Merger control filing is required when:

  • the combined global turnover of the undertakings concerned exceeded RMB 10,000,000,000 in the last financial year, and each of at least two of the undertakings concerned had an aggregate turnover exceeding RMB 400,000,000 in China in the last financial year; or
  • the combined turnover of the undertakings concerned exceeded RMB 2,000,000,000 in China in the last financial year, and each of at least two of the undertakings concerned had an aggregate turnover exceeding RMB 400,000,000 in the last financial year.

2.3.2 For each threshold, can the threshold be triggered by only one undertaking having local turnover?

Neither of the alternative sets of thresholds can be triggered by only one undertaking concerned having local turnover.

2.3.3 For each threshold, can the threshold be triggered without any undertaking having local turnover?

Neither of the alternative sets of thresholds can be triggered without at least two of the undertakings concerned having local turnover.

2.3.4 Are there any circumstances where transactions falling below these thresholds may be still investigated?

The undertakings concerned may voluntarily notify a transaction falling below the above thresholds.

The Ministry of Commerce has jurisdiction to review any transaction, regardless of the thresholds outlined in Section 2.3.1 above, if it considers that the transaction is likely to result in the “elimination or restriction of competition”.

2.4 Other national thresholds for ex ante merger control (e.g. sector-specific rules)

2.4.1 Relevant thresholds for sector-specific or other ex ante merger control rules?

There are special rules on the calculation of turnover in the following sectors: financial institutions, securities companies, futures companies, fund management companies, insurance companies.

Foreign investment:

All foreign investment in China must be notified to and approved by the Ministry of Commerce Foreign. Foreign investment is regulated on a sector-by-sector basis. Certain sectors are either not open to foreign investment or subject to foreign ownership restrictions.

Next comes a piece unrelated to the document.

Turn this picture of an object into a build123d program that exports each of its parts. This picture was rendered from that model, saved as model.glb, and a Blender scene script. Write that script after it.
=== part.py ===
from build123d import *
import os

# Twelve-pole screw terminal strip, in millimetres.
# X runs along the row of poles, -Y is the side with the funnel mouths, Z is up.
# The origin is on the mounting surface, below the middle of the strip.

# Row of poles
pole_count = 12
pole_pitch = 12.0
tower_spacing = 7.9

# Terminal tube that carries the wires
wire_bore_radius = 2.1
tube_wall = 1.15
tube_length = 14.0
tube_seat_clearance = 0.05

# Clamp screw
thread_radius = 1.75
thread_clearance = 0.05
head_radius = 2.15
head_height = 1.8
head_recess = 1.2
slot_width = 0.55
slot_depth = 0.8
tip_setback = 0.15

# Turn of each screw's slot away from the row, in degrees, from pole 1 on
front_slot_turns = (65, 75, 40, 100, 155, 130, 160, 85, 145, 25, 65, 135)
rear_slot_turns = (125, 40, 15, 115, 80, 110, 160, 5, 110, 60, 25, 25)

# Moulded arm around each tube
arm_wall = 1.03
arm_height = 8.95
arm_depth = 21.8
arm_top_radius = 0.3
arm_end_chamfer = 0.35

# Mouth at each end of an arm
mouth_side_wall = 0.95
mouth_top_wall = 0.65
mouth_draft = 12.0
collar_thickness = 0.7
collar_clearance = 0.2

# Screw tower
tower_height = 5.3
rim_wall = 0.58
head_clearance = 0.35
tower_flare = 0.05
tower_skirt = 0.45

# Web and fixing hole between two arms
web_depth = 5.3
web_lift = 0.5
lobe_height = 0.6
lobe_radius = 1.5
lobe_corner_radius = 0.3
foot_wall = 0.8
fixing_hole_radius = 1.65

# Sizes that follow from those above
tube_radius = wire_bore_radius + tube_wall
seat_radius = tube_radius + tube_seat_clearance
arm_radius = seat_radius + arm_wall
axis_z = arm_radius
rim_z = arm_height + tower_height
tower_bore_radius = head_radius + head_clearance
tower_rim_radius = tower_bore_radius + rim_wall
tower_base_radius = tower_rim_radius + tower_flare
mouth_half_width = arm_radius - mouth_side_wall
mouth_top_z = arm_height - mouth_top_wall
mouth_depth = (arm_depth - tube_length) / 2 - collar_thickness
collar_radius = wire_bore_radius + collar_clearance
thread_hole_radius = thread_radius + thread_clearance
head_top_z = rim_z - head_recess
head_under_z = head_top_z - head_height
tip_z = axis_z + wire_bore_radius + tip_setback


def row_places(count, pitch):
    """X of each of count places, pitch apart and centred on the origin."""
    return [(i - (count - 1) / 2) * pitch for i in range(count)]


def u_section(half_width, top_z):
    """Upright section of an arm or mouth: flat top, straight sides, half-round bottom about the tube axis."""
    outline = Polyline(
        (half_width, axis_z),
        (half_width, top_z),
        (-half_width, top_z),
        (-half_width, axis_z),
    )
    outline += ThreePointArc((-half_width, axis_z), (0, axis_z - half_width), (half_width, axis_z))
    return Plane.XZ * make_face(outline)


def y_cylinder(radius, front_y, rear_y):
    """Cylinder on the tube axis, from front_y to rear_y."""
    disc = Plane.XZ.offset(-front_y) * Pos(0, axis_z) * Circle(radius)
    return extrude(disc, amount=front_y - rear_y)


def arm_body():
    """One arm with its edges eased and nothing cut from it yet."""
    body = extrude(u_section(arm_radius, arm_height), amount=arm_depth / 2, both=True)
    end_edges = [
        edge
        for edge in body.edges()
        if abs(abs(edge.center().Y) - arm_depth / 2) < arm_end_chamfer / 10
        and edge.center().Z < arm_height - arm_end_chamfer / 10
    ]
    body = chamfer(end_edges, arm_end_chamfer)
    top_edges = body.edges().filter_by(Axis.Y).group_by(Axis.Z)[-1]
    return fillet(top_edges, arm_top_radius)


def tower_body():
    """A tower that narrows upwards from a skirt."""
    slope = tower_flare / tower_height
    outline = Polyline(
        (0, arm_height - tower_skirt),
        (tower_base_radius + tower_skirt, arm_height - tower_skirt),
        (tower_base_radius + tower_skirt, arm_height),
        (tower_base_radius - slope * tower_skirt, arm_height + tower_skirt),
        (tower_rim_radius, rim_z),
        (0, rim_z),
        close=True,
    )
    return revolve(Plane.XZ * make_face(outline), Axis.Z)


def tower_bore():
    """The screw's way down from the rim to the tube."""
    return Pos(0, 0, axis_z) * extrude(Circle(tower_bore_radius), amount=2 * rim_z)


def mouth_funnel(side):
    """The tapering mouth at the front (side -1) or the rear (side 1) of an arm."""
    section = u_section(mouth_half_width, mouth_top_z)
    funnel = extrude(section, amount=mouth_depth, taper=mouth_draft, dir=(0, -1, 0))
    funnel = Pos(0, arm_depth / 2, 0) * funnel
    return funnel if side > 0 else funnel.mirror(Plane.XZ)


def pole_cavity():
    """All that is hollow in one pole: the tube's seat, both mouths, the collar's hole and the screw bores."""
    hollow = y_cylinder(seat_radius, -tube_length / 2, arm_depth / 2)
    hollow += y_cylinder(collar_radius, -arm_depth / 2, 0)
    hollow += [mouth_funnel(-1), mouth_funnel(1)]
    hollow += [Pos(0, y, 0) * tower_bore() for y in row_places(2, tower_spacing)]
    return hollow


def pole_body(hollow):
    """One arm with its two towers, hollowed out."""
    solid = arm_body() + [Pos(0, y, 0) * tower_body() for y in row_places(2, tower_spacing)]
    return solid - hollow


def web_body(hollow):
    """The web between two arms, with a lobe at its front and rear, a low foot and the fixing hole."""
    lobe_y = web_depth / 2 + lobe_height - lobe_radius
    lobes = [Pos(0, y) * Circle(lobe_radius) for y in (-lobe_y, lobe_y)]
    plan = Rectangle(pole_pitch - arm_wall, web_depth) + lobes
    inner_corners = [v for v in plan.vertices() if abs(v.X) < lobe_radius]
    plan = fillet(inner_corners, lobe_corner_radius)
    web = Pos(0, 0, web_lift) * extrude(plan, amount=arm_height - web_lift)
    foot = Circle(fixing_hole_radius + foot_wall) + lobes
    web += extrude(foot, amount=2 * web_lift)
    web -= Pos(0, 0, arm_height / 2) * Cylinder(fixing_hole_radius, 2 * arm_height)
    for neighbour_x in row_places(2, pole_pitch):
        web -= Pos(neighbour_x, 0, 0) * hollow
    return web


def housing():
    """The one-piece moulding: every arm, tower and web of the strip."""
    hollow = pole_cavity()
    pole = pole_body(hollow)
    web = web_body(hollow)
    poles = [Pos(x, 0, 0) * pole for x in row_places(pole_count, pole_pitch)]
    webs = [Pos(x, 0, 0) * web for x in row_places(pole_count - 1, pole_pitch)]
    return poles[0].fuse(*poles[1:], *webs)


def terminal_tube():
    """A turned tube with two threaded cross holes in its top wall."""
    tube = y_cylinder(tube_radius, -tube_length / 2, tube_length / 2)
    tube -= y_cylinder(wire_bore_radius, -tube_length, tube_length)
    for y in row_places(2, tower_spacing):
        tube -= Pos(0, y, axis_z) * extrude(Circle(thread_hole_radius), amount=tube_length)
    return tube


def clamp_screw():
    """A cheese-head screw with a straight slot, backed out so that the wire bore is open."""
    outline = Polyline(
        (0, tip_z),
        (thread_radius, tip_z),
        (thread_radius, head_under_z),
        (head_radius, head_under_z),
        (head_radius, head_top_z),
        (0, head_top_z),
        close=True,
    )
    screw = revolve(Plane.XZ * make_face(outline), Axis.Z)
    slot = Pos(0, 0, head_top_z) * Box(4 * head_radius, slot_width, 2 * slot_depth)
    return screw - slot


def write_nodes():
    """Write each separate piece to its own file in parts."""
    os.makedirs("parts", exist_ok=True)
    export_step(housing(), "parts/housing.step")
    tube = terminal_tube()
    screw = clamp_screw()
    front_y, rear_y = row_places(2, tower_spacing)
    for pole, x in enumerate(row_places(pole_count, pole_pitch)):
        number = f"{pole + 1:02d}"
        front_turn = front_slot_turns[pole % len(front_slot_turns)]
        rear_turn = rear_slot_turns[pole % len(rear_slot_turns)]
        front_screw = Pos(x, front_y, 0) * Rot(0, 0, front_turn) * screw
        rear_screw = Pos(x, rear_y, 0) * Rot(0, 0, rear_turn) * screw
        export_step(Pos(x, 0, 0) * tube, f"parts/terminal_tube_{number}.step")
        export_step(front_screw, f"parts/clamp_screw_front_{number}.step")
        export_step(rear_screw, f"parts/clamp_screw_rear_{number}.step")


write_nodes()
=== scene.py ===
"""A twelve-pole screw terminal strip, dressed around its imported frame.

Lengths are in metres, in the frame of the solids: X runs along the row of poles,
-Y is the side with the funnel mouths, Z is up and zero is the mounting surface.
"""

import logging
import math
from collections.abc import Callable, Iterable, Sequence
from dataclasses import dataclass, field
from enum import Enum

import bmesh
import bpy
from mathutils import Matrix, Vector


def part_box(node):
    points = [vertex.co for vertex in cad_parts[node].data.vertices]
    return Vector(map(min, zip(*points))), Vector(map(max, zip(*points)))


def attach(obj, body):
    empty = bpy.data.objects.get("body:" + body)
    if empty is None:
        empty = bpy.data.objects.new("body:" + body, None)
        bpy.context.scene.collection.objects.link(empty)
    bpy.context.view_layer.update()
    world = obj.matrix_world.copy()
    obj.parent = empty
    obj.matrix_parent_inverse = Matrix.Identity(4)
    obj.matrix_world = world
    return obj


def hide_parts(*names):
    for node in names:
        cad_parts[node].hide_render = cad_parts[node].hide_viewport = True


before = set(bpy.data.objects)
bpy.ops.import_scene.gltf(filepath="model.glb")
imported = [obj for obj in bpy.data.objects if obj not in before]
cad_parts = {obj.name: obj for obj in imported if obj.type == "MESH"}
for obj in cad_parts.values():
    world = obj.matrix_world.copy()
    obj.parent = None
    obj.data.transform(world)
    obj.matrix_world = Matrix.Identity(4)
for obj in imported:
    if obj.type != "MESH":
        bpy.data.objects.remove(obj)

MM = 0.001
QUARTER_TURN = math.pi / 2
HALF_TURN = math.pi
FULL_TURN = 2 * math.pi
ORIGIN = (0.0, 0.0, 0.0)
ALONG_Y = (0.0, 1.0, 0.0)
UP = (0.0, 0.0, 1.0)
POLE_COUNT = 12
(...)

Special rules apply to acquisition of “actual control” over Chinese businesses by foreign investors involving the following sectors:

  • defence
  • certain agricultural products
  • certain energy infrastructure
  • transportation
  • technology
  • equipment manufacturing.

Transactions whereby a foreign investor obtains a controlling interest in a domestic Chinese entity under the following circumstances is notifiable:

  • the target operates in a key industry
  • the transaction has an impact on state economic security
  • the target possesses a well-known trademark or established Chinese brand.

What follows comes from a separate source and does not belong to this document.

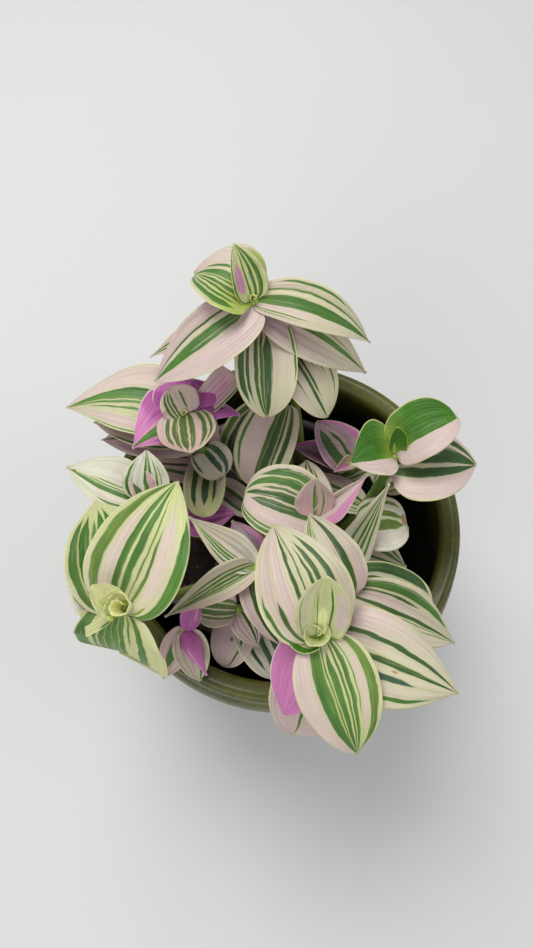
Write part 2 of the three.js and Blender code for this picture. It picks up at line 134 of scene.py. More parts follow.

2.5 Foreign-to-foreign mergers

2.5.1 Do any exemptions, special thresholds etc. apply to foreign-to-foreign mergers, i.e. where none of the undertakings concerned is domiciled in the jurisdiction?

There are no exemptions for foreign-to-foreign transactions.

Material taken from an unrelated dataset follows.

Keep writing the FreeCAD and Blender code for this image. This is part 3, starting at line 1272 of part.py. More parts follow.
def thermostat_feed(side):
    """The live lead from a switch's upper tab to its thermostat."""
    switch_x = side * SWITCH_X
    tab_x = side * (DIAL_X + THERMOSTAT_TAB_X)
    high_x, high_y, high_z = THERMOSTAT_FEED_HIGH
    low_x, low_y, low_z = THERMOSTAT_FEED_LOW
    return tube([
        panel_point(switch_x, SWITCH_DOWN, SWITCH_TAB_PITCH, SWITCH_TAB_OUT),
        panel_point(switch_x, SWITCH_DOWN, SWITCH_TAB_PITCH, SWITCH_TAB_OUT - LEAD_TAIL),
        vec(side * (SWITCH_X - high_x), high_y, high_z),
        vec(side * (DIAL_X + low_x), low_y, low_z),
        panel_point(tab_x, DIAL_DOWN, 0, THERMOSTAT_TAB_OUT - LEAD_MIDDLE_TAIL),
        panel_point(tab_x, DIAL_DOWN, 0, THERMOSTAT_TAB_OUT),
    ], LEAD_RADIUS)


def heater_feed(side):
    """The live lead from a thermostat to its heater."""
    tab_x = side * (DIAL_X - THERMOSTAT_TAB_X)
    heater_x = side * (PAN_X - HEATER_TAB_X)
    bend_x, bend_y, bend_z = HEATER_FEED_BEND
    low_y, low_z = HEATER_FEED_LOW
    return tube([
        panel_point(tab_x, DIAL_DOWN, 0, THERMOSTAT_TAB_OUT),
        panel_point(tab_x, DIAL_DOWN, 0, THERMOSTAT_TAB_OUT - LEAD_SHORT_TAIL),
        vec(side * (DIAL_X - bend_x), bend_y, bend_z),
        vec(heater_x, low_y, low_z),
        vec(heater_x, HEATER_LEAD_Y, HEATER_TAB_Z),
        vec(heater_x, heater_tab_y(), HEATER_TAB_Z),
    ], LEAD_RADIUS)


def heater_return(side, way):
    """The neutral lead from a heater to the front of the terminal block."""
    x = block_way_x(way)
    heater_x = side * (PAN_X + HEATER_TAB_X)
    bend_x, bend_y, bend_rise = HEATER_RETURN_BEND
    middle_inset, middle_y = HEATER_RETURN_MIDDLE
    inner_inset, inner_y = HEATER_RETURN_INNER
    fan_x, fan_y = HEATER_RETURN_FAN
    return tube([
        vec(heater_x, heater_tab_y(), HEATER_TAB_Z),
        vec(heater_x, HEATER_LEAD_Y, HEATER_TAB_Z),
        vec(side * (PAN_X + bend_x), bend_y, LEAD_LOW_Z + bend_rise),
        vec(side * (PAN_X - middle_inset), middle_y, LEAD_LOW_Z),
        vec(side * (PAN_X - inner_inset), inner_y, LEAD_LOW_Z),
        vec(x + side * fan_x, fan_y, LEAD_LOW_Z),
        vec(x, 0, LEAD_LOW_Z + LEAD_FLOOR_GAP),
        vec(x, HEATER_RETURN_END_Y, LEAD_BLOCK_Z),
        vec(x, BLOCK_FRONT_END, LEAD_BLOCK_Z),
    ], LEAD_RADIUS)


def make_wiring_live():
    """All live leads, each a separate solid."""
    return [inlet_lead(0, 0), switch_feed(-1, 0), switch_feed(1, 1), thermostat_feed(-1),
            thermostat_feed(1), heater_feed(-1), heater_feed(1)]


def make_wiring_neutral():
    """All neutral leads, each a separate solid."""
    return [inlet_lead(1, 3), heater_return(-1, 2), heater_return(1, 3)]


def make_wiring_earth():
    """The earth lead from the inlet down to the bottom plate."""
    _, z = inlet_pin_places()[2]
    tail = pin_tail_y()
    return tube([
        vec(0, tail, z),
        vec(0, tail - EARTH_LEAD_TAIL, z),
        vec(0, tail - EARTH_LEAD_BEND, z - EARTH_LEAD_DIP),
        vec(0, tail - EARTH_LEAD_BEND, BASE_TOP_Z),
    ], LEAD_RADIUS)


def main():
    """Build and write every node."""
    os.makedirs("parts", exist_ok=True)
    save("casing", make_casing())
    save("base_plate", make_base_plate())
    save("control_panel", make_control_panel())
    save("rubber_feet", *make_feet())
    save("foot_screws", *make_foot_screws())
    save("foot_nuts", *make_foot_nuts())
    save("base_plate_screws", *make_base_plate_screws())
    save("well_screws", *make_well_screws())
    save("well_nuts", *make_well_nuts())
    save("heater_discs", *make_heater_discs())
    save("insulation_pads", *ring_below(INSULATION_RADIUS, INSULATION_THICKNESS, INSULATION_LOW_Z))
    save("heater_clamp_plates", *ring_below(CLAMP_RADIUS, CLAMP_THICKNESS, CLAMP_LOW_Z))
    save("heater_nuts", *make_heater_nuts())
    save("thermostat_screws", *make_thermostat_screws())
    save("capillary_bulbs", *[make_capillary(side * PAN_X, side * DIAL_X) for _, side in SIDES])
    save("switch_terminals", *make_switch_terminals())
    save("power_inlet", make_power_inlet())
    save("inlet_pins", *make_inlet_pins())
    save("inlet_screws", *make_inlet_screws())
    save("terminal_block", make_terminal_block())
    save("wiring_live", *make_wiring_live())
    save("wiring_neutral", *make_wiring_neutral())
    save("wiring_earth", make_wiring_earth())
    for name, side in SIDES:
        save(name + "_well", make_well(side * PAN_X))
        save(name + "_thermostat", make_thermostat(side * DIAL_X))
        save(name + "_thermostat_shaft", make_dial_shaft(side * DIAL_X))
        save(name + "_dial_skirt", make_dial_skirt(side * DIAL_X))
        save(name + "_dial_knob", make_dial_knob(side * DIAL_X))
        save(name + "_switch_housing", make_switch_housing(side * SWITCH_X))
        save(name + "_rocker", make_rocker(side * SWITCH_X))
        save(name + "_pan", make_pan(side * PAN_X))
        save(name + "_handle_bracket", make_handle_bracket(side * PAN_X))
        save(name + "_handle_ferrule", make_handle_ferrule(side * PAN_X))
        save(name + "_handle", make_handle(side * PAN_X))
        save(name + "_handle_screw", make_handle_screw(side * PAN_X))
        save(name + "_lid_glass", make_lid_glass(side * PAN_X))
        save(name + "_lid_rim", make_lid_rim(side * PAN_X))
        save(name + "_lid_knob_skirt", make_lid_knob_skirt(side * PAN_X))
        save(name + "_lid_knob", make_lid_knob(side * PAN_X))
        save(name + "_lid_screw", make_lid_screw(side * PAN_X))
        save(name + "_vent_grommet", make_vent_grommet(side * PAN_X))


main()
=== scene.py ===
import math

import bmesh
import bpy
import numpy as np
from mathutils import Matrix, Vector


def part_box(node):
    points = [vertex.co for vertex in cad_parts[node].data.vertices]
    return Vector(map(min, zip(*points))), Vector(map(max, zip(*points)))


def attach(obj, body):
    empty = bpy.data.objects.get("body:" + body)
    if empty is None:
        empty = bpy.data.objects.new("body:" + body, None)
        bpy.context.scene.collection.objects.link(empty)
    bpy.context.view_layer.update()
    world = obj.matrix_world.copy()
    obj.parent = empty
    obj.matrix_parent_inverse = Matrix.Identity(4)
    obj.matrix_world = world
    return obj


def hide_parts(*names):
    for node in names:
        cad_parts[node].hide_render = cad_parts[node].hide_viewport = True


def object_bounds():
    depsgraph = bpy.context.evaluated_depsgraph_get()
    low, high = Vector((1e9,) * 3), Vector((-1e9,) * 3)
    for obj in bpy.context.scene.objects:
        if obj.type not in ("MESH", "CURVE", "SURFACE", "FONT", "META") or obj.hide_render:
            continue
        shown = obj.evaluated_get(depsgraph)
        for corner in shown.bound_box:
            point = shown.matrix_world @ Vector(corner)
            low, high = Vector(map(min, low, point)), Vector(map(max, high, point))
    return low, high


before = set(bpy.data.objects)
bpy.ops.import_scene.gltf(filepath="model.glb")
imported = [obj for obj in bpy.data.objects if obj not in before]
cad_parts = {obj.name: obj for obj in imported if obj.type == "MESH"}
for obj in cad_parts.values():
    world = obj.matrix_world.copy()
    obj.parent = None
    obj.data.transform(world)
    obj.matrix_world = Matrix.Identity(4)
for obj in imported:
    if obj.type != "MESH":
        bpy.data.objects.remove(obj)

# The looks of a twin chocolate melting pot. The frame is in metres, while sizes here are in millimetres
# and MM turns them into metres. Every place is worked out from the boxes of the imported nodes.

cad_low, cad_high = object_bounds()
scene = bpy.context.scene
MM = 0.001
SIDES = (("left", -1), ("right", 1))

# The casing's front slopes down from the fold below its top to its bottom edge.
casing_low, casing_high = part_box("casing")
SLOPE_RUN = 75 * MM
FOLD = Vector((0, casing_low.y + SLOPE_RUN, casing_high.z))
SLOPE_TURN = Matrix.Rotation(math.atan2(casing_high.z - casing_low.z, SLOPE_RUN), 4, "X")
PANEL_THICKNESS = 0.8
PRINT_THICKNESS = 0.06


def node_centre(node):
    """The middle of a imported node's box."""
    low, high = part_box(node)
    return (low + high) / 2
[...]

3. Calculation and allocation of turnover, asset value, transaction value etc.

3.1 Relevant turnover

3.1.1 How is turnover defined (e.g. is income from other sources than "ordinary activities to be included, and how are rebates, taxes, internal turnover etc. treated)?

The relevant turnover to be taken into account is the net turnover related to the sale of goods and/or services in the ordinary course of business exclusive of value added tax and other taxes directly related to the turnover; and (iii) group internal sales.

3.3 Relevant undertakings for the calculation of turnover

3.3.1 The undertakings whose turnover is taken into account?

The turnover of all direct and indirect parent companies, subsidiaries, joint ventures and subsidiaries of parent companies is taken into account.

3.3.2 Shall the turnover of the existing seller be included in the target's group turnover?

The turnover of the seller is not taken into account unless the seller retains a controlling interest in the target.

3.4 Geographical allocation of turnover

3.4.1 The principles for the geographical allocation of turnover?

Turnover is allocated geographically based on where the customer was located at the time of the turnover generating transaction. Thus, local turnover includes an undertaking’s sales of products or services to customers within the territory of China, including exports to China from other nations or regions, but excluding the products or services exported from China to other nations or regions.

“Global turnover” also includes turnover generated within China.

3.5 Valuation and allocation of assets

3.5.1 The principles for valuation and allocation of assets?

Not applicable.

3.6 Calculation of other thresholds

3.6.1 The principles for calculation of metrics for other thresholds (e.g. transaction value, market share, share of supply etc.)?

Not applicable.

3.7 Special rules

3.7.1 Do any special rules or principles apply to the calculation, allocation etc. of turnover, assets etc. for specific undertakings (e.g. State-owned undertakings, investment funds, credit and financial institutions, insurance companies, financial holding companies, others)?

There are special rules on the calculation of turnover in the following sectors: financial institutions, securities companies, futures companies, fund management companies, insurance companies.

1. Practical information

1.2 Deadlines for filing

1.2.2 Are there any sanctions for not filing within the deadlines?

Provision of inadequate, incomplete, or inaccurate information may delay the review process as the State Administration for Market Regulation will not accept the notification until it considers it complete.

Provision of false or misleading information to the State Administration for Market Regulation is sanctionable by a fine of up to

  • RMB 200,000 for undertakings, increasing to a maximum of RMB 1,000,000 in aggravating circumstances; and
  • RMB 20,000 for natural persons, increasing to a maximum of RMB 100,000 for natural persons.

1.2.3 What are the sanctions for not filing a notifiable transaction?

Completion of a notifiable transaction without clearance from the State Administration for Market Regulation is sanctionable by a fine of up to RMB 500,000.

The State Administration for Market Regulation may also order the undertakings concerned to roll back the transaction.